Depending on what type of business you open, and in which state, the process could vary a bit. In general though, there is a pretty typical process for starting an LLC in the U.S., and you might be surprised by how simple it can be.
- Select a State: If you’re selling physical goods to a specific location, you may want to start your business in that state. If you will mostly be conducting business from your home country, then you might want to open your LLC in a state that has favorable conditions for foreign owners, like Delaware, Wyoming or Nevada.
- Designate a Registered Agent: If you won’t be physically present in the U.S. to receive important legal documents, you’ll need registered agent service. A registered agent in your state of formation receives these documents in the mail and forwards them to you in your home country (or elsewhere in the U.S.).
- File Your Articles of Organization: Once you prepare and file these documents with your state of formation, your LLC is ready to start doing business!
- Acquire an EIN: Whether you’re from the U.S. or not, you’ll probably need an EIN to operate your business, because it allows you to open bank accounts, pay taxes and hire employees. It’s a simple application process that is the same no matter where you’re from.
Have a professional service form an LLC for you:
Recommended: Northwest Registered Agent ($49 + State Fees)
What is an LLC? To learn more Click Here
WATCH OUR 2 MINUTE VIDEO
While even these aren’t necessarily major hang-ups, it’s important to note that not every single step of the LLC formation process is a breeze for foreign nationals. Let’s take a look at a couple roadblocks you may run into along the way.
- Opening a Bank Account in the USA: This is by far the most challenging hurdle, because it usually requires a trip to America to physically apply at a bank branch. If you choose this route, you’ll need to call the bank ahead of time to make sure you’re bringing all of the required documents. Different banks may have different requirements, so contacting them first is a must.
There are some other options though. If you have ever opened a personal bank account in the U.S., you might be able to open a business account remotely. Additionally, depending on the nature of your business, you may be able to get by with a service like PayPal.
- Obtaining an American Mailing Address: While you probably don’t need to open a physical office in the U.S., you will most likely need a valid mailing address, preferably in your state of formation. To accomplish this, many internationally located entrepreneurs like to use mail forwarding or virtual office services.
Do I Need a Green Card or Work Visa to Open a Business in America?
Nope! Just like you don’t need to be a citizen to start a company in the U.S., you also don’t need work permits like a green card or visa.
Can I Work for My Business in the U.S. If I'm Not a Citizen?
Unfortunately, this is a scenario where you would need a green card. Of course, if you don’t have one, you can always work for your company from your home country.
What Business Entity Types Can Foreign Nationals Open in the U.S.?
We’ve already discussed Limited Liability Companies or LLCs, but that’s not the only business entity you can open as a foreign national. You’re also able to form a C-Corporation, which is not eligible for “pass-through” taxation like an LLC, but instead pays tax on profits as an entity while you also pay taxes as an individual for profit received as dividends.
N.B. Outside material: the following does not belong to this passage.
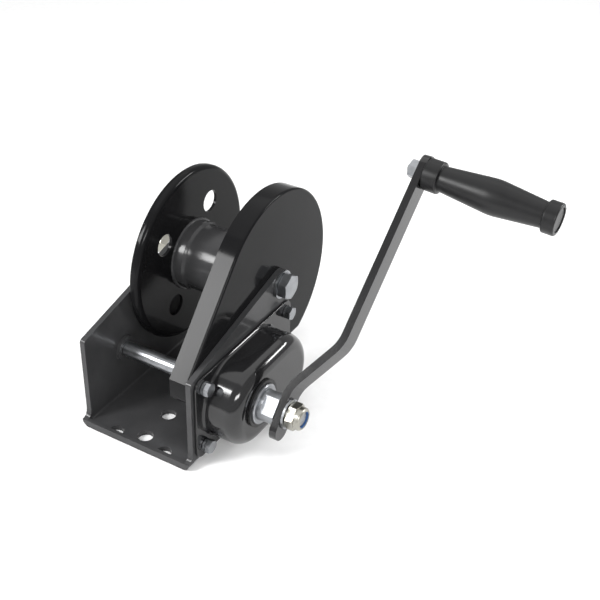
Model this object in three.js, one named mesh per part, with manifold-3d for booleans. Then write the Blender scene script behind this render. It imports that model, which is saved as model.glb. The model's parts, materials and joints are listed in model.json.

There are benefits to a C-Corporation too though, primarily the varying types of stock interests owners can hold, which can lead to higher dividends if your company makes a profit.
Does the Legal Address of My Company Have to Be Located in the U.S.?
No, in fact it can be located anywhere in the world. Keep in mind though that in addition to your American mailing address, you also need a registered agent in the U.S.
Can My Company’s Name and Address Act as My Registered Agent?
You technically can do this, but it’s not feasible for most international entrepreneurs. For this to work, you need to have someone physically present at your company’s address during all standard business hours to accept and forward important government documents. Otherwise, you should probably just hire a professional registered agent service.
I Already Own a Company in My Home Country. Can I…
A. Name That Company as the Owner of My New American Business?
Absolutely. All you need to do is nominate your existing company to be the managing member of your new LLC.
B. Create an American Branch of My Existing Company?
Yes, but technically speaking it would not be considered a branch location, unless you establish the relationship between the two entities through internal resolutions, or via ownership as previously discussed.